** To be done **
All lines from the one with "Keep writing the" through the one with "return bamboo_reach(place) + DOME_LAP", and only those, are to be reproduced exactly, both ends included.

** Data supplied **
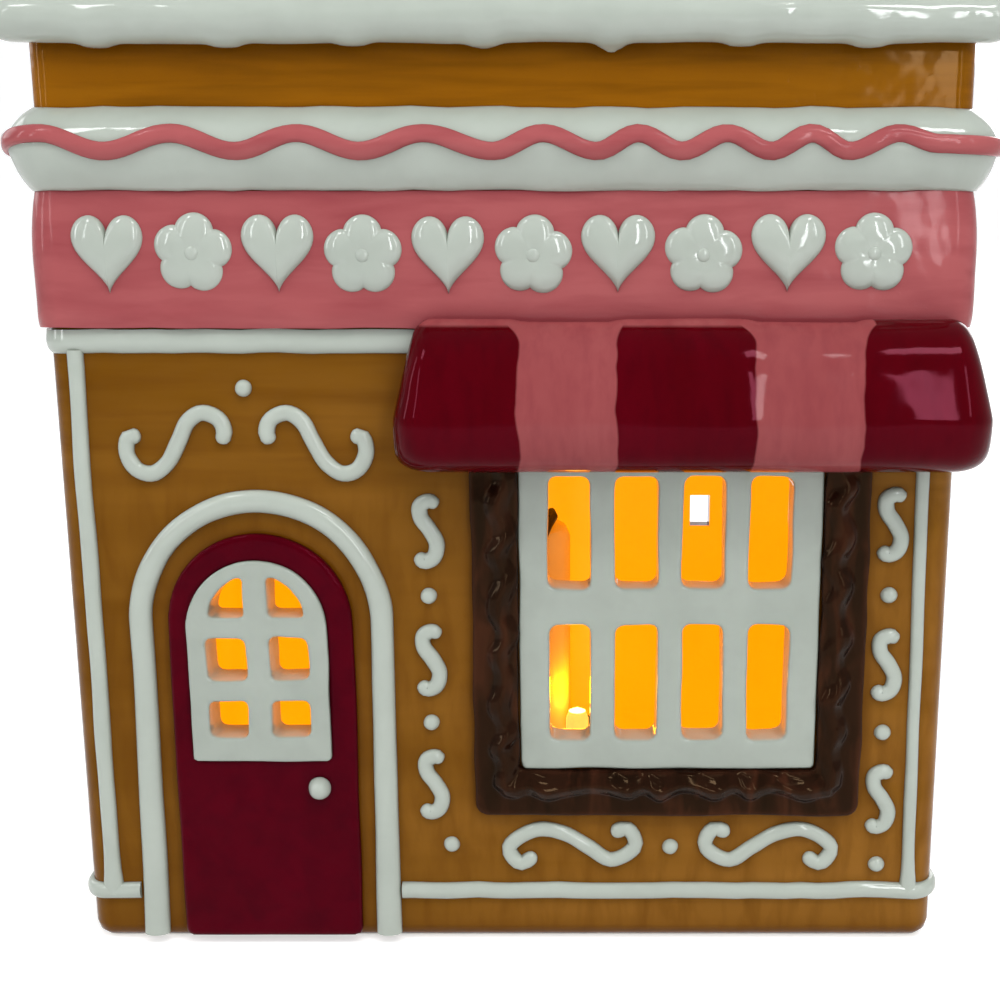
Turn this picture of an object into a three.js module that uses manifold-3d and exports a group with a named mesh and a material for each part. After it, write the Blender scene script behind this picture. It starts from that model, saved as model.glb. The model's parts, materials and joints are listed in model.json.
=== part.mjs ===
// Light-up ceramic gingerbread shop: a hollow shell of four walls with icing reliefs laid on it, a
// gable roof, and a battery light unit that stands in a round hole in the floor.
// Millimetres, +Z up, the front looks along -Y, the origin is under the middle on the ground.
import * as THREE from "three";
import { mergeVertices } from "three/addons/utils/BufferGeometryUtils.js";
import Module from "manifold-3d";

const wasm = await Module();
wasm.setup();

// Walls
const WALL_DEPTH = 104;
const WALL = 5;
const FLOOR = 5;
const CORNER_R = 4;
const CORNER_STEPS = 6;
const BASE_ROUND = 3.5;
const CAVITY_CORNER_R = 3;
const CAVITY_FILLET = 5;
const SEAT = 0.3; // clearance between a piece and what it is cut to fit
const LAP = 0.5; // how far bodies that are joined reach into each other
const PAST = 1; // how far a cutting tool runs past the face that it opens

// The front from left to right: margin, door arch, scrolls, window, scrolls, margin
const EDGE_TO_ARCH = 10.4;
const DOOR_WIDTH = 32.6;
const ARCH_GAP = 3.4;
const ARCH_BAND = 4.9;
const ARCH_TO_SCROLL = 3.7;
const SCROLL_WIDTH = 5.5;
const SCROLL_TO_WINDOW = 5.2;
const LATTICE_WIDTH = 54.4;
const SURROUND_SIDE = 8.5;
const WINDOW_TO_SCROLL = 1.4;
const SCROLL_TO_EDGE = 8.5;

// The front from the ground up, at the window
const BASE_LINE_Z = 9;
const LINE_WIDTH = 3.2;
const LINE_PROUD = 1.2;
const CORNER_LINE = 2.7; // width of the line up each corner
const CORNER_LINE_LEFT = 5.1; // from the wall's side in to that line's middle, at the door's side
const CORNER_LINE_RIGHT = 5.8; // and at the window's side
const LINE_TO_LONG_SCROLL = 2.4;
const LONG_SCROLL_HEIGHT = 9.7;
const LONG_SCROLL_TO_WINDOW = 2.1;
const SURROUND_SILL = 9.1;
const SURROUND_HEAD = 7;
const BOTTOM_RAIL = 5.6;
const LOWER_PANE = 22.1;
const MIDDLE_RAIL = 6.8;
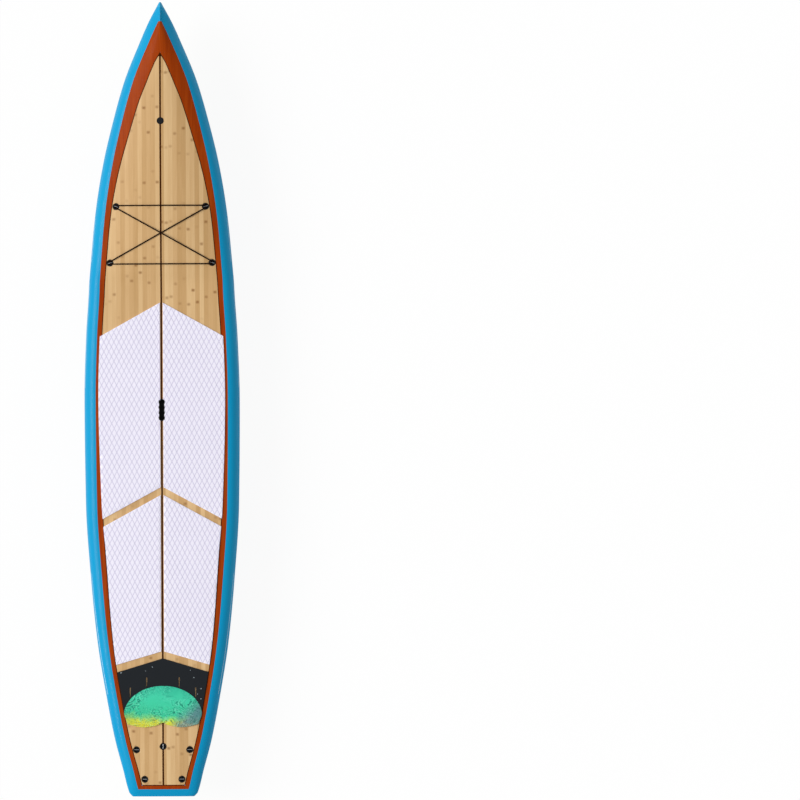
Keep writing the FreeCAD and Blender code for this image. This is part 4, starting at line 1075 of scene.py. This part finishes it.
def spline_through(points, count=10):
    """Points on a Catmull-Rom curve through the given ones."""
    ends = [points[0] * 2 - points[1]] + points + [points[-1] * 2 - points[-2]]
    curve = []
    for a, b, c, d in zip(ends, ends[1:], ends[2:], ends[3:]):
        for step in range(count):
            t = step / count
            curve.append(0.5 * (2 * b + (c - a) * t + (2 * a - 5 * b + 4 * c - d) * t * t
                                + (3 * b - a - 3 * c + d) * t * t * t))
    return curve + [points[-1]]


def dome_outline(margin=0.0):
    """Plan outline of the tail pad: one arch above, two shallow lobes below."""
    half, rise = DOME_HALF + margin, DOME_TOP - DOME_MIDDLE + margin
    lobe = [Vector((part * half, DOME_LOBE + ahead)) for part, ahead in DOME_LOBES]
    lobe.append(Vector((0, DOME_NOTCH)))
    arch = [lobe[0]] + [Vector((part * half, DOME_MIDDLE + way * rise)) for part, way in DOME_ARCH]
    arch = spline_through(arch + [Vector((-p.x, p.y)) for p in reversed(arch[:-1])])
    starboard = spline_through(lobe)
    port = [Vector((-p.x, p.y)) for p in starboard]
    return [tuple(p) for p in arch + port[1:] + starboard[::-1][1:-1]]


def dome_reach(place):
    return bamboo_reach(place) + DOME_LAP


dome_section = across_section(dome_reach, DOME_THICKNESS, BOND, 40)
dome_slab = lofted("tail_pad_dome", (dome_section, DOME_LOBE - DOME_MARGIN, DOME_TOP + DOME_MARGIN))
dome_plan = prism(dome_outline(-DOME_CLEARANCE), BELOW_PADS, ABOVE_PADS)
boolean(dome_slab, dome_plan, "INTERSECT")
bevelled(dome_slab, DOME_BEVEL)
on_board(dome_slab, "dome_foam", "tail_dome_pad")

panel_tail = DOME_MIDDLE - PANEL_LAP
panel_section = across_section(bamboo_reach, PAD_THICKNESS, BOND, 40)
panel = lofted("tail_pad_panel", (panel_section, panel_tail, PANEL_NOSE))
wide = 400.0
shoulder = PANEL_NOSE - TAIL_SWEEP / bamboo_reach(PANEL_NOSE - TAIL_SWEEP) * wide
heel = panel_tail - PLAN_MARGIN
panel_outline = [(0, PANEL_NOSE), (-wide, shoulder), (-wide, heel), (wide, heel), (wide, shoulder)]
panel_plan = prism(panel_outline, BELOW_PADS, ABOVE_PADS)
boolean(panel, panel_plan, "INTERSECT")
dome_room = prism(dome_outline(0.0), BELOW_PADS, ABOVE_PADS)
boolean(panel, dome_room, "DIFFERENCE")
for reach, top in SLOTS:
    for side, _ in SIDES:
        x, half = side * reach, SLOT_WIDTH / 2
        narrow, low_end = half * SLOT_TAPER, top - SLOT_LENGTH
        tapered = [(x - narrow, low_end), (x + narrow, low_end), (x + half, top), (x - half, top)]
        slot_tool = prism(tapered, BELOW_PADS, ABOVE_PADS)
        boolean(panel, slot_tool, "DIFFERENCE")
        discard(slot_tool)
bevelled(panel, PANEL_BEVEL)
on_board(panel, "tail_foam", "tail_panel")
discard(dome_plan, dome_room, panel_plan, fin_hole, grip, *holes)

# ---------------------------------------------------------------- CAD nodes that stay

slots = {part["node"]: part["material_slot"] for part in frame["record"]["subparts"]}
for name, node in frame["nodes"].items():
    if not node.hide_render:
        dressed(node, slots[name])
        node.data.shade_smooth()
        node.data.set_sharp_from_angle(angle=math.radians(NODE_SMOOTH_ANGLE))

# ---------------------------------------------------------------- stage, light and camera

low, high = cad_box
FLOOR_GAP, FLOOR_HALF, FLOOR_GLOW = 0.004, 60.0, 0.93
FILL = 0.46


def stage_floor():
    """A white floor that the camera sees nearly as a plain ground, and that is clear from below."""
    bm = bmesh.new()
    half = FLOOR_HALF
    corners = [(-half, -half), (half, -half), (half, half), (-half, half)]
    bm.faces.new([bm.verts.new((x, y, low.z - FLOOR_GAP)) for x, y in corners])
    mesh = bpy.data.meshes.new("floor")
    bm.to_mesh(mesh)
    bm.free()
    floor = bpy.data.objects.new("floor", mesh)
    bpy.context.scene.collection.objects.link(floor)
    material = bpy.data.materials.new("floor_white")
    material.use_nodes = True
    nodes, links = material.node_tree.nodes, material.node_tree.links
    shader = nodes["Principled BSDF"]
    shader.inputs["Base Color"].default_value = (0.93, 0.93, 0.93, 1)
    shader.inputs["Roughness"].default_value = 0.9
    shader.inputs["Specular IOR Level"].default_value = 0.1
    glow = nodes.new("ShaderNodeEmission")
    seen = nodes.new("ShaderNodeLightPath")
    share = nodes.new("ShaderNodeMath")
    share.operation = "MULTIPLY"
    share.inputs[1].default_value = FLOOR_GLOW
    both = nodes.new("ShaderNodeMixShader")
    links.new(seen.outputs["Is Camera Ray"], share.inputs[0])
    links.new(share.outputs[0], both.inputs[0])
    links.new(shader.outputs[0], both.inputs[1])
    links.new(glow.outputs[0], both.inputs[2])
    # from below the floor is clear, so that the hull's underside can be seen
    side = nodes.new("ShaderNodeNewGeometry")
    clear = nodes.new("ShaderNodeBsdfTransparent")
    through = nodes.new("ShaderNodeMixShader")
    links.new(side.outputs["Backfacing"], through.inputs[0])
    links.new(both.outputs[0], through.inputs[1])
    links.new(clear.outputs[0], through.inputs[2])
    links.new(through.outputs[0], nodes["Material Output"].inputs["Surface"])
    floor.data.materials.append(material)


def studio_world():
    """White to the camera and in reflections, and FILL bright as a light."""
    world = bpy.data.worlds.new("studio")
    bpy.context.scene.world = world
    world.use_nodes = True
    nodes, links = world.node_tree.nodes, world.node_tree.links
    back = nodes["Background"]
    back.inputs["Color"].default_value = (1, 1, 1, 1)
    seen = nodes.new("ShaderNodeLightPath")
    either = nodes.new("ShaderNodeMath")
    either.operation = "MAXIMUM"
    both = nodes.new("ShaderNodeMath")
    both.operation = "MAXIMUM"
    links.new(seen.outputs["Is Camera Ray"], both.inputs[0])
    links.new(seen.outputs["Is Glossy Ray"], both.inputs[1])
    links.new(both.outputs[0], either.inputs[0])
    links.new(seen.outputs["Is Transmission Ray"], either.inputs[1])
    strength = nodes.new("ShaderNodeMapRange")
    strength.inputs["To Min"].default_value = FILL
    strength.inputs["To Max"].default_value = 1.0
    links.new(either.outputs[0], strength.inputs["Value"])
    links.new(strength.outputs[0], back.inputs["Strength"])


def soft_sun(name, strength, angle, azimuth, elevation):
    """A wide soft light from a direction: azimuth 0 is +X, 90 is +Y."""
    light = bpy.data.lights.new(name, "SUN")
    light.energy = strength
    light.angle = math.radians(angle)
    item = bpy.data.objects.new(name, light)
    bpy.context.scene.collection.objects.link(item)
    a, e = math.radians(azimuth), math.radians(elevation)
    towards = Vector((math.cos(a) * math.cos(e), math.sin(a) * math.cos(e), math.sin(e)))
    item.rotation_mode = "QUATERNION"
    item.rotation_quaternion = towards.to_track_quat("Z", "Y")


stage_floor()
studio_world()
soft_sun("key", strength=2.6, angle=36, azimuth=172, elevation=42)

LENS, SENSOR, CLIP_END = 400.0, 36.0, 200.0
# The frame is as high as the board with a narrow margin, and the board stands in its left part.
FRAME_HEIGHT = 3.832
BOARD_LEFT, BOARD_UP = 1.143, 0.008
ROLL = 0.25
camera_data = bpy.data.cameras.new("camera")
camera_data.lens = LENS
camera_data.sensor_width = SENSOR
camera_data.clip_end = CLIP_END
camera = bpy.data.objects.new("camera", camera_data)
bpy.context.scene.collection.objects.link(camera)
middle = (low + high) / 2
distance = FRAME_HEIGHT / SENSOR * LENS
camera.location = (middle.x + BOARD_LEFT, middle.y - BOARD_UP, high.z + distance)
camera.rotation_euler = (0.0, 0.0, math.radians(-ROLL))
bpy.context.scene.camera = camera
bpy.context.scene.view_settings.view_transform = "Standard"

** Exercise output **
Keep writing the FreeCAD and Blender code for this image. This is part 4, starting at line 1075 of scene.py. This part finishes it.
def spline_through(points, count=10):
    """Points on a Catmull-Rom curve through the given ones."""
    ends = [points[0] * 2 - points[1]] + points + [points[-1] * 2 - points[-2]]
    curve = []
    for a, b, c, d in zip(ends, ends[1:], ends[2:], ends[3:]):
        for step in range(count):
            t = step / count
            curve.append(0.5 * (2 * b + (c - a) * t + (2 * a - 5 * b + 4 * c - d) * t * t
                                + (3 * b - a - 3 * c + d) * t * t * t))
    return curve + [points[-1]]


def dome_outline(margin=0.0):
    """Plan outline of the tail pad: one arch above, two shallow lobes below."""
    half, rise = DOME_HALF + margin, DOME_TOP - DOME_MIDDLE + margin
    lobe = [Vector((part * half, DOME_LOBE + ahead)) for part, ahead in DOME_LOBES]
    lobe.append(Vector((0, DOME_NOTCH)))
    arch = [lobe[0]] + [Vector((part * half, DOME_MIDDLE + way * rise)) for part, way in DOME_ARCH]
    arch = spline_through(arch + [Vector((-p.x, p.y)) for p in reversed(arch[:-1])])
    starboard = spline_through(lobe)
    port = [Vector((-p.x, p.y)) for p in starboard]
    return [tuple(p) for p in arch + port[1:] + starboard[::-1][1:-1]]


def dome_reach(place):
    return bamboo_reach(place) + DOME_LAP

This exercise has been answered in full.